CMU School of Drama


Thursday, May 04, 2017

Protest Theatre. Schenkkan pushes back on a Donald Trump promise with Building the Wall

DC Theatre Scene: It’s in the air – an urgency to use theatre to get people into the conversation about what many see as our national crisis: the Trump presidency. Now Forum Theatre gets into the act presenting a National New Play Network Rolling World Premiere of Building the Wall.
I’m not sure it’s even a play. But I’m not sure that matters. The work and the conversations that it can ignite matter terribly.

2 comments:

Emily Lawrence said...

This article is like so many that I have read before, but it also felt very different while reading it. I am typically very against shows that choose to slap you across the face with its message, but this article made me want to see shows that do it. This article has made me want to give shows like this another try. My favorite quote from this article is “But this overt taking on of the ‘difficult conversation’ feels raw and necessary. I would one hundred percent agree with this statement had it not been so present in shows that I have seen recently. I feel like people are beginning to take political messages and just throw them into shows, even shows that have already been written, and make a huge statement about them. And while I find theatre to constantly contain messages, I get tired of hearing the same message over and over again. If there were not so many shows that had the same message, I would want to see this show when I go to D.C., but I am scared it is just going to be like everything else I have seen lately.

Lauren Miller said...

There seems to be a sudden spring of protest theater in response to the election of President Trump. And while I appreciate that these shows all bring up valid points, I cannot help but feel that we are only yelling into the echo chamber.

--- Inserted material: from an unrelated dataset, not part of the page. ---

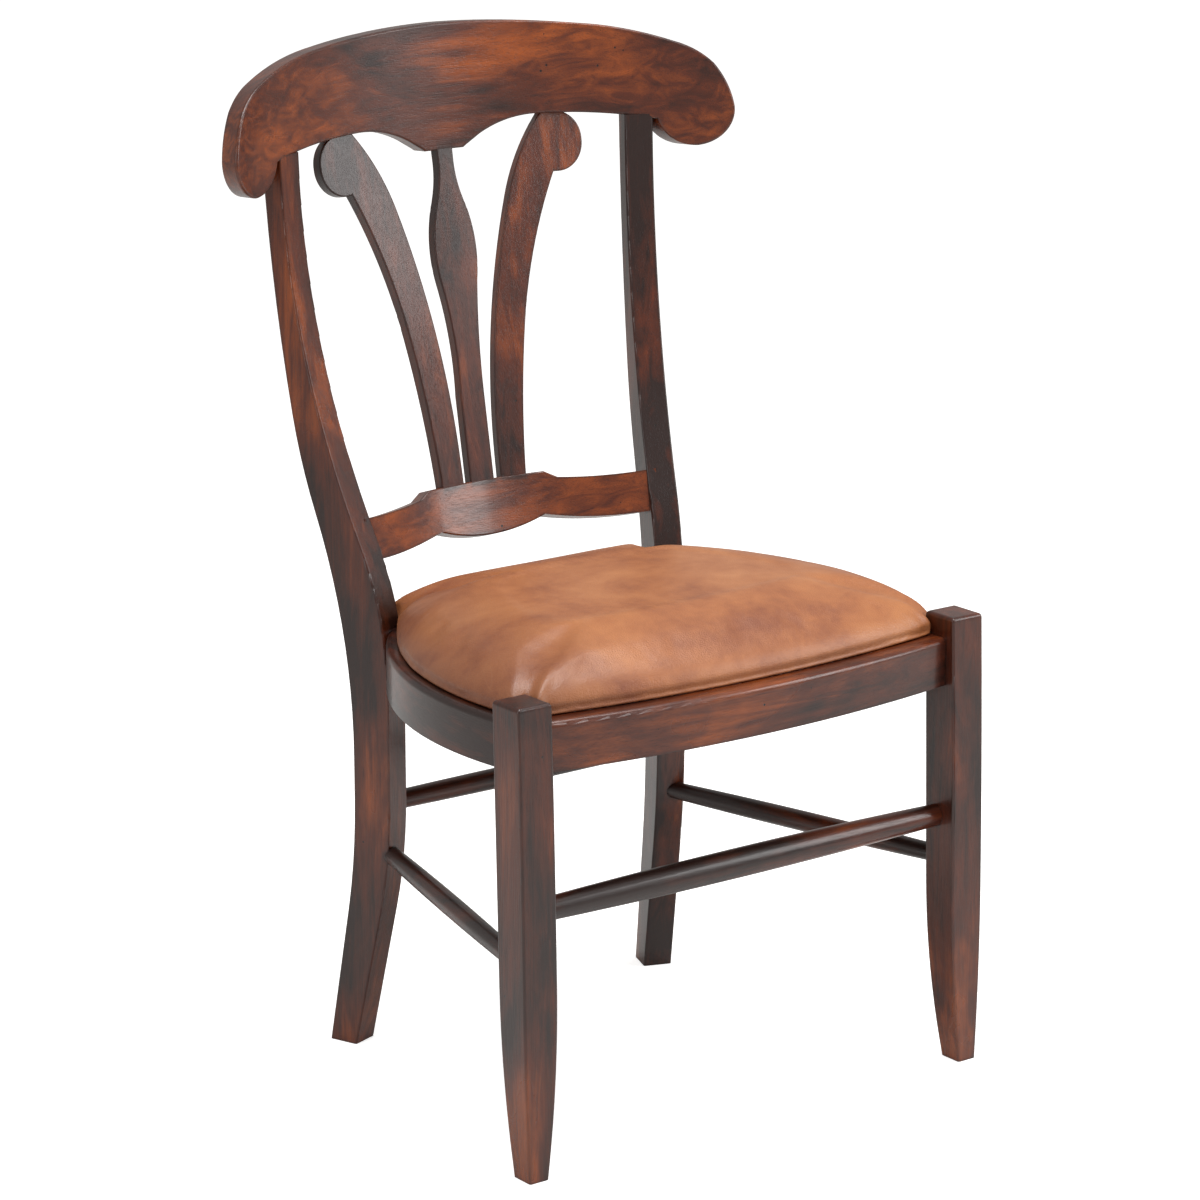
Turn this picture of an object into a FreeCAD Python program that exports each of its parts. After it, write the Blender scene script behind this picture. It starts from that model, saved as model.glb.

Who will come to see this show? I doubt you will have more than a few trump supporters wander in my accident, and I don’t imagine they will stay very long. Like the lady in the restroom during Ragtime’s intermission who commented that “they are pushing the ‘black thing’ too hard”, the disagreeing audience will simply leave without absorbing the message because it conflicts with their views. A show that only yells its message at people who already believe it accomplishes nothing but making the artists and agreeing patrons feel good. I’m sure this play is phenomenal and I’d love to see it, but it needs to engage a wider audience. It needs to go out on the street and grab those it intends to change by the throats and drag them into the theater. Nothing changes when you stay in your bubble.